Et puis, les terroristes ont frappé un vendredi soir, sur des terrasses où il y avait des gens qui prenaient un apéro, qui étaient au concert des Eagles of Death Metal et ça, pour moi, c’est ce qui semble représenter le plus une société qui vit, une société jeune ! En tout cas, quand on est jeune, on va à des concerts, on va prendre des pintes et on va voir un match de foot, et c’est exactement ce qu’ont visé les terroristes.
Pour conclure cette interview, quel message souhaiteriez-vous adresser à la jeunesse ?
Azzeddine Ahmed Chaouch : Le message que je souhaite adresser est en lien avec le devoir de mémoire et la transmission à la jeunesse. Mon message sera en lien avec ma crainte vis-à-vis de la profusion des théories relativistes, complotistes, les fakes news et une partie des adolescents, des collégiens, des lycéens qui s’informent mal via des médias non journalistiques ou qui se revendiquent, selon eux, comme « alternatifs ». Le conseil que je peux donner est donc d’être très vigilant quant à sa source d’informations. Savoir quand on reprend une info, d’où elle vient, de quel média, comment elle est traitée et de ne pas se contenter d’une vidéo Facebook, de messages relayés. Il s’agit du mal moderne dans notre société parce que, sans cette vigilance, on va s’entretuer parce qu’on aura l’impression que son voisin est le plus méchant, qu’on nous veut du mal et puis, on va croire à n’importe quoi.

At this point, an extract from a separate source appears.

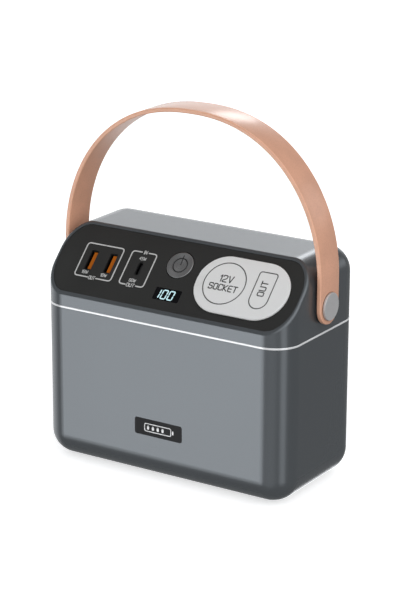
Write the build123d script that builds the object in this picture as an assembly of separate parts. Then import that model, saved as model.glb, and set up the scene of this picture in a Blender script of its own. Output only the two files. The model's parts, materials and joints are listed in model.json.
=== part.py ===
from build123d import *
import os
from math import cos, pi, radians, sin

os.makedirs("parts", exist_ok=True)

# Portable power station. Millimetres, +Z up, front towards -Y.
# The origin is the centre of the footprint, on the surface that the feet stand on.

# ---- Case ----
WIDTH = 180.0
DEPTH = 89.4
BASE_Z = 1.0                      # underside of the case: the feet lift it
BODY_HEIGHT = 148.5
CORNER_R = 17.0                   # upright edges
TOP_R = 16.9
BOTTOM_R = 16.2
WALL = 2.6
SEAM_Z = 102.8                    # middle of the bright ring between the two housings
TRIM_HEIGHT = 1.3
TRIM_PROUD = 0.25
TRIM_EDGE_R = 0.3
TRIM_INNER = 3.4                  # how far the ring reaches in from the case's side
SEAM_FRAME_BELOW = 6.0
SEAM_FRAME_ABOVE = 4.0
SEAM_FRAME_WALL = 2.4
TOP_Z = BASE_Z + BODY_HEIGHT
FRONT_Y = -DEPTH / 2
SIDE_X = WIDTH / 2
FLOOR_Z = BASE_Z + WALL
LOWER_TOP = SEAM_Z - TRIM_HEIGHT / 2
UPPER_BOTTOM = SEAM_Z + TRIM_HEIGHT / 2

# ---- Slanted control face: u across, v up the slope, p out of the face ----
SLOPE = 45.5                      # degrees from horizontal
SLANT_FOOT_Z = 111.3              # where the face meets the front
SLANT_EDGE_R = 1.8
SLANT_WALL = 4.4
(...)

Valentin Pasquier : Je ne sais pas si je suis légitime pour adresser un message à la jeunesse. Néanmoins, je suis d’accord avec ce que Azzeddine vient de dire. Je suis aussi soucieux en tant que journaliste, et aussi soucieux qu’Azzeddine. Je pense qu’on est un peu tous, en tant que journaliste, soucieux vis-à-vis de tout ces canaux d’informations que l’on a à notre disposition aujourd’hui. Il y a de plus une défiance, que cela soit de la part des jeunes ou des moins jeunes, vis-à-vis des canaux traditionnels que représentaient les journaux, la télévision. Il y a sans doute eu des erreurs de la part de la profession mais il faut toujours recouper les informations, vérifier par soi-même, lire, et avoir plusieurs sources d’informations. C’est ce que je préconise, si je puis dire.